§ **Aim of the task**: Up to and including the line containing "z in heights])", please reproduce the lines of the listing below, starting from the top.
---- Dataset section
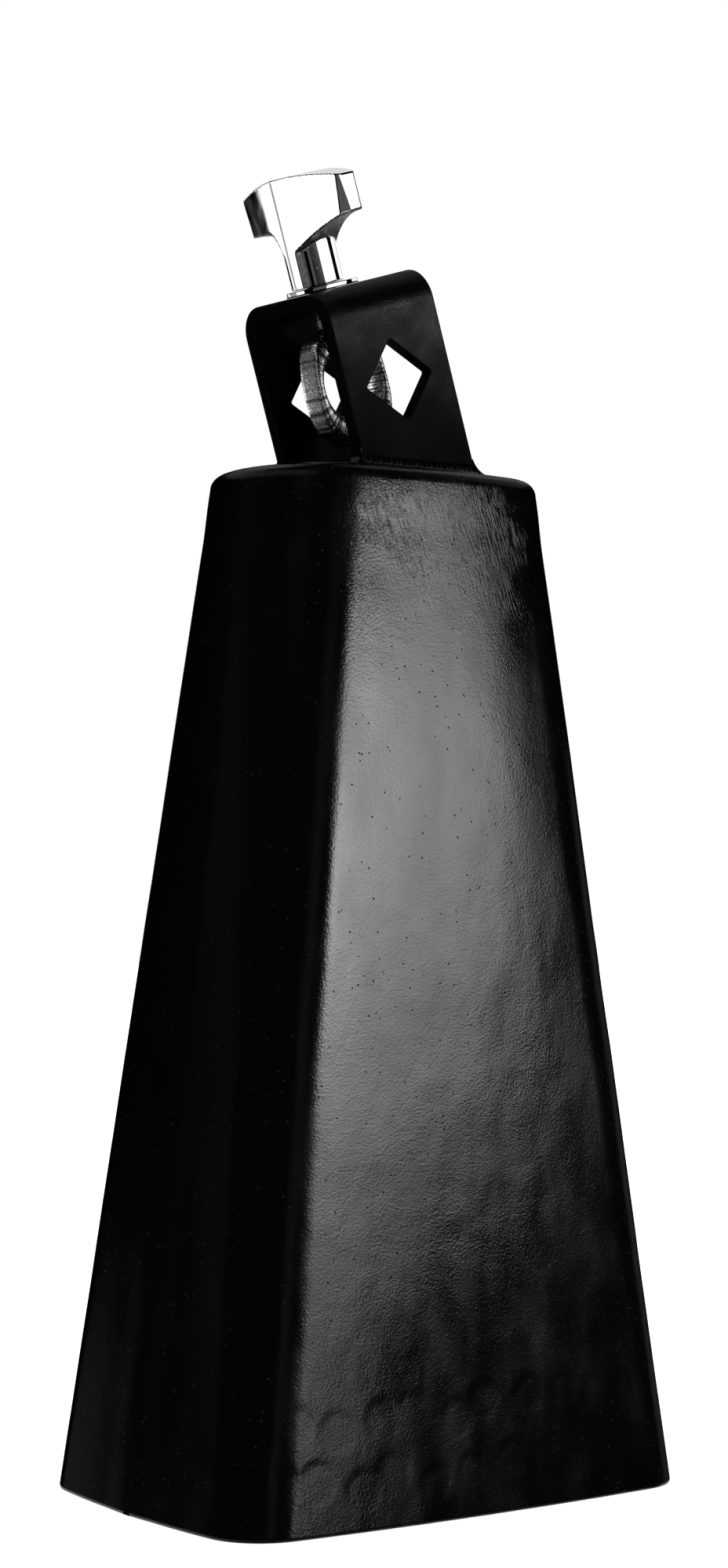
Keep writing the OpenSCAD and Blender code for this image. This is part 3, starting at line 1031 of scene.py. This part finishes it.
def ridge_rib():
    """The wedge that carries the front ridge down to the washer."""
    steps = 10
    plan = []
    for k in range(-steps, steps + 1):
        u = STEM_HALF_L * k / steps
        plan.append((-diamond_reach(RIDGE_REACH, u), u))
    plan += [(0, STEM_HALF_L), (0, -STEM_HALF_L)]
    heights = (NUT_LOW, ARCH_LOW, WING_TIP_LOW)
    return lofted("ridge_rib", [[(x, y, z) for x, y in plan] for z in heights])


def upright_cylinder(name, r, low, high):
    """A cylinder round the bolt's axis between two heights."""
    circle = [(r * math.cos(a), r * math.sin(a)) for a in full_turn(96)]
    return lofted(name, [[(x, y, z) for x, y in circle] for z in (low, high)])


def wing_nut(name):
    """Wings, rib and boss are one casting with a blind bore, left rough in its hollows. The hollows under
    the wings and the nook beside the rib also take the dark as-cast finish as painted shade.
    """
    hollow_low = NUT_LOW + 1 * MM
    hollow_high = WING_TIP_LOW + 0.6 * MM
    nook_front = -0.4 * BOSS_R
    boss = upright_cylinder("boss", BOSS_R, NUT_LOW, WING_TIP_LOW)
    body = fused(name, [wing_body(), ridge_rib(), boss], 0.22 * MM, 6)
    combine(body, upright_cylinder("bore", NUT_BORE_R, NUT_LOW - 1 * MM, NUT_BORE_TOP), "DIFFERENCE")
    # downward faces under the wings and the nook beside the rib take the dark second finish: rough casting
    # that also carries painted shade
    for face in body.data.polygons:
        hollow = hollow_low < face.center.z < hollow_high and face.normal.z < -0.3
        beside_rib = face.center.x < nook_front and abs(face.normal.y) > 0.7
        nook = face.center.z < WING_TIP_LOW and beside_rib
        face.material_index = 1 if hollow or nook else 0
    body.data.transform(BOLT_FRAME)
    clean_mesh(body.data, 55)
    return body


# ---- Camera, light and floor ----
# Angles are in degrees, and the lens is in millimetres.
CAMERA_TURN = 35.75
CAMERA_TILT = 1.35
CAMERA_ROLL = 0.4
CAMERA_DISTANCE = 632.3 * MM
CAMERA_HEIGHT = 126.1 * MM
CAMERA_ASIDE = 1.6 * MM
CAMERA_LENS = 71.5
LIGHT_DISTANCE = 1.2
LIGHT_CENTRE = Vector((0, 0, 0.12))
# power of each square metre of a light of brightness 1
LIGHT_WATTS = 4
CARD_DISTANCE = 27 * MM
SOFT_FILL = 0.1


def make_camera():
    """The photograph's viewing angle: from the front left, at half the object's height."""
    turn = math.radians(CAMERA_TURN)
    ahead = Vector((math.sin(turn), math.cos(turn), 0))
    right = Vector((math.cos(turn), -math.sin(turn), 0))
    place = Vector((0, 0, CAMERA_HEIGHT)) - CAMERA_DISTANCE * ahead - CAMERA_ASIDE * right
    level = Matrix((right, Vector((0, 0, 1)), -ahead)).transposed().to_4x4()
    tilt = Matrix.Rotation(math.radians(CAMERA_TILT), 4, "X")
    roll = Matrix.Rotation(math.radians(CAMERA_ROLL), 4, "Z")
    data = bpy.data.cameras.new("camera")
    data.lens = CAMERA_LENS
    data.sensor_width = 36
    camera = link(bpy.data.objects.new("camera", data))
    camera.matrix_world = Matrix.Translation(place) @ level @ tilt @ roll
    bpy.context.scene.camera = camera


def make_world():
    """White where the camera looks past the object, dim for soft fill, and black in reflections."""
    world = bpy.data.worlds.new("studio")
    world.use_nodes = True
    bpy.context.scene.world = world
    nodes = world.node_tree.nodes
    links = world.node_tree.links
    background = nodes["Background"]
    background.inputs["Color"].default_value = (1, 1, 1, 1)
    rays = nodes.new("ShaderNodeLightPath")
    fill = nodes.new("ShaderNodeMath")
    fill.operation = "MULTIPLY_ADD"
    fill.inputs[1].default_value = SOFT_FILL
    links.new(rays.outputs["Is Diffuse Ray"], fill.inputs[0])
    links.new(rays.outputs["Is Camera Ray"], fill.inputs[2])
    links.new(fill.outputs["Value"], background.inputs["Strength"])


def receivers(name, objects):
    """A collection of the objects that a light is kept to."""
    group = bpy.data.collections.new(name)
    for obj in objects:
        group.objects.link(obj)
    return group


def softbox(name, azimuth, elevation, width, height, brightness, lit, shape="RECTANGLE", near=None):
    """An area light that the bell's middle sees at an azimuth and elevation. Its width and height are
    degrees too. If near is given, it is a small card at CARD_DISTANCE from that point instead."""
    turn = math.radians(azimuth)
    lift = math.radians(elevation)
    way = Vector((math.sin(turn) * math.cos(lift), -math.cos(turn) * math.cos(lift), math.sin(lift)))
    centre = near or LIGHT_CENTRE
    distance = CARD_DISTANCE if near else LIGHT_DISTANCE
    data = bpy.data.lights.new(name, "AREA")
    data.shape = shape
    data.size = 2 * distance * math.tan(math.radians(width / 2))
    data.size_y = 2 * distance * math.tan(math.radians(height / 2))
    area_share = math.pi / 4 if shape == "ELLIPSE" else 1
    data.energy = LIGHT_WATTS * brightness * data.size * data.size_y * area_share
    lamp = link(bpy.data.objects.new(name, data))
    lamp.location = centre + way * distance
    lamp.rotation_mode = "QUATERNION"
    lamp.rotation_quaternion = way.to_track_quat("Z", "Y")
    lamp.visible_camera = False
    lamp.light_linking.receiver_collection = lit


def make_floor():
    """A plain pale disc that the bell stands on."""
    radius = 3
    below = 0.05 * MM
    points = [(radius * math.cos(a), radius * math.sin(a), -below) for a in full_turn(96)]
    floor = make_object("floor", points, [tuple(range(len(points)))])
    pale = Finish("floor_paper", 0, 0.9, 0)
    pale.colour(0.88, 0.92, pale.noise(60 * MM, 2))
    pale.bump(pale.noise(1.5 * MM, 2), 0.02 * MM)
    floor.data.materials.append(pale.material)
    floor.visible_glossy = False
    floor.visible_shadow = False
    return floor


def light_floor(floor):
    """A wide soft sun that only the floor takes, so that it stays white under the object."""
    data = bpy.data.lights.new("floor_sun", "SUN")
    data.energy = 6
    data.angle = math.radians(120)
    lamp = link(bpy.data.objects.new("floor_sun", data))
    lamp.light_linking.receiver_collection = receivers("floor_only", [floor])


# ---- Assembly ----
make_camera()
make_world()
floor = make_floor()
light_floor(floor)

shell_finish = shell_paint()
weld_finish = weld_paint()
strap_finish = strap_paint()
inside_finish = inside_paint()
bright_finish = bright_chrome()
rough_cast_and_painted_shade_finish = as_cast()
cast_finish = cast_chrome()

# piece, CAD node that it stands for, body, material slot, finishes
pieces = [
    (shell("front_shell_sheet", -1, 3), "front_shell", "bell", "shell_paint", [shell_finish]),
    (shell("back_shell_sheet", 1, 11), "back_shell", "bell", "shell_paint", [shell_finish]),
    (side_seam("left_seam_bead", -1, 21), "left_seam_weld", "bell", "weld_paint", [weld_finish]),
    (side_seam("right_seam_bead", 1, 25), "right_seam_weld", "bell", "weld_paint", [weld_finish]),
    (top_seam("top_seam_bead", 29), "top_seam_weld", "bell", "weld_paint", [weld_finish]),
    (bracket("bracket_strap"), "bracket", "bell", "strap_paint", [strap_finish, inside_finish]),
    (foot_weld("front_foot_bead", -1, 33), "front_bracket_weld", "bell", "weld_paint", [weld_finish]),
    (foot_weld("rear_foot_bead", 1, 37), "rear_bracket_weld", "bell", "weld_paint", [weld_finish]),
    (eye_bolt("cast_eye_bolt"), "eye_bolt", "eye_bolt", "cast_chrome", [cast_finish]),
    (washer("plated_washer"), "washer", "washer", "bright_chrome", [bright_finish]),
    (wing_nut("cast_wing_nut"), "wing_nut", "wing_nut", "bright_chrome", [bright_finish, rough_cast_and_painted_shade_finish]),
]
for piece, node, body, slot, finishes in pieces:
    for finish in finishes:
        piece.data.materials.append(finish)
    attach(piece, body)
    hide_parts(node)

painted = receivers("painted", [row[0] for row in pieces if row[3] in ("shell_paint", "weld_paint")])
strapped = receivers("strapped", [row[0] for row in pieces if row[3] == "strap_paint"])
chromed = receivers("chromed", [row[0] for row in pieces if row[3] == "bright_chrome"])
cast = receivers("cast", [row[0] for row in pieces if row[3] == "cast_chrome"])
all_black = receivers("all_black", [row[0] for row in pieces if row[3].endswith("paint")])

# name, azimuth, elevation, width, height, brightness, what it lights
softbox("key", 28.5, 8.5, 37, 20, 2.4, painted, "ELLIPSE")
softbox("key_top_left", 13, 13, 12, 8, 2.4, painted, "ELLIPSE")
softbox("key_high", 28, 11, 40, 8, 1.5, painted, "ELLIPSE")
softbox("key_middle", 26, 6.5, 30, 6, 1.5, painted, "ELLIPSE")
softbox("key_left", 17.5, 10.5, 15, 13, 2, painted)
softbox("key_foot", 21.5, -4, 8, 14, 1.6, painted, "ELLIPSE")
softbox("strap_key", 40, 9, 4, 20, 22, strapped)
softbox("front_strip", -17, 6, 13, 30, 0.06, painted)
softbox("left_strip", -130, 6, 3, 26, 0.07, painted)
softbox("left_low", -159, -12, 16, 12, 0.05, painted, "ELLIPSE")
softbox("right_edge", 100, -3, 22, 20, 0.05, painted)
softbox("low_front_left", -45, -27, 40, 20, 0.2, painted)
softbox("low_left", -100, -27, 60, 20, 0.3, painted)
softbox("low_back", 180, -27, 90, 20, 0.35, painted)
softbox("low_right", 105, -27, 50, 20, 0.3, painted)
softbox("under_front", 36, -51, 70, 24, 0.3, painted)
softbox("under_left", -120, -49, 80, 24, 0.3, painted)
softbox("under_back", 170, -51, 60, 24, 0.3, painted)
softbox("high_left", -95, 42, 60, 24, 0.15, painted)
softbox("high_back", 170, 42, 90, 24, 0.15, all_black)
softbox("high_right", 95, 42, 50, 24, 0.12, painted)
softbox("overhead", 144, 66, 60, 30, 0.25, all_black)
softbox("chrome_key", 12, 5, 68, 60, 1.15, chromed)
softbox("chrome_right", 90, 5, 30, 60, 1.1, chromed)
softbox("chrome_left", -110, -8, 30, 50, 1.15, chromed)
softbox("chrome_far_left", -165, -4, 12, 40, 1.1, chromed)
softbox("chrome_back_left", -142, -4, 34, 40, 0.3, chromed)
softbox("chrome_far_back", 172, 0, 24, 40, 0.09, chromed)
softbox("chrome_back_right", 132, 0, 52, 40, 0.5, chromed)
softbox("chrome_front_left", -45, 0, 38, 50, 0.07, chromed)
softbox("chrome_low", 10, -50, 90, 40, 0.5, chromed)
softbox("chrome_under", 125, -42, 70, 50, 0.4, chromed)
softbox("chrome_top", 144, 30, 70, 56, 0.6, chromed)
softbox("chrome_high", 144, 66, 70, 34, 0.7, chromed)
softbox("cast_right", 36, 5, 50, 50, 1, cast)
softbox("cast_front", -40, 0, 50, 50, 0.22, cast)
softbox("cast_band", -135, 0, 50, 44, 0.08, cast)
softbox("eye_card", -155, 0, 24, 40, 2.2, cast, near=EYE_MIDDLE)
softbox("cast_back", 180, 0, 24, 60, 1.2, cast)
softbox("cast_high", -100, 50, 70, 36, 1, cast)
softbox("cast_low", -100, -50, 70, 36, 1, cast)

bpy.context.scene.view_settings.view_transform = "Standard"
--------
§ **The answer**:
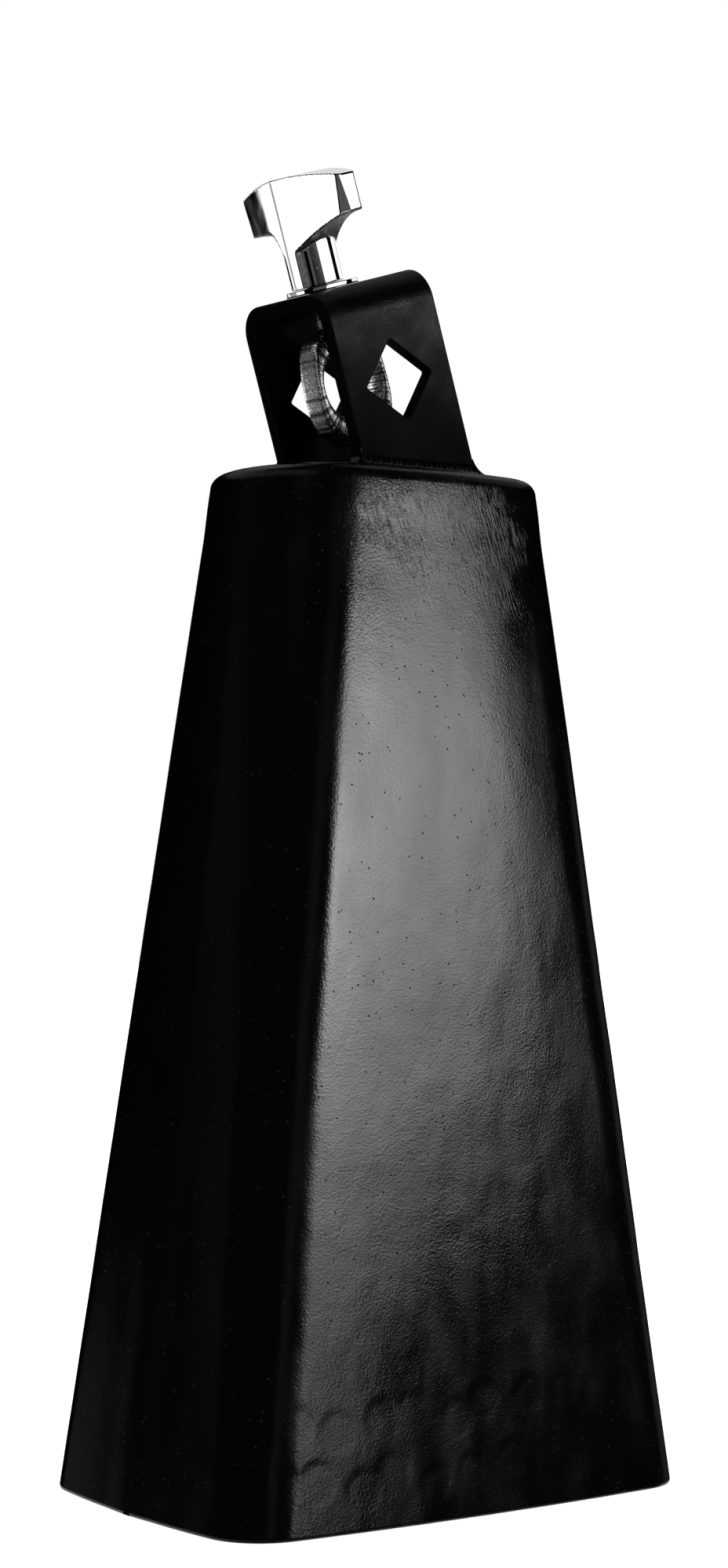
Keep writing the OpenSCAD and Blender code for this image. This is part 3, starting at line 1031 of scene.py. This part finishes it.
def ridge_rib():
    """The wedge that carries the front ridge down to the washer."""
    steps = 10
    plan = []
    for k in range(-steps, steps + 1):
        u = STEM_HALF_L * k / steps
        plan.append((-diamond_reach(RIDGE_REACH, u), u))
    plan += [(0, STEM_HALF_L), (0, -STEM_HALF_L)]
    heights = (NUT_LOW, ARCH_LOW, WING_TIP_LOW)
    return lofted("ridge_rib", [[(x, y, z) for x, y in plan] for z in heights])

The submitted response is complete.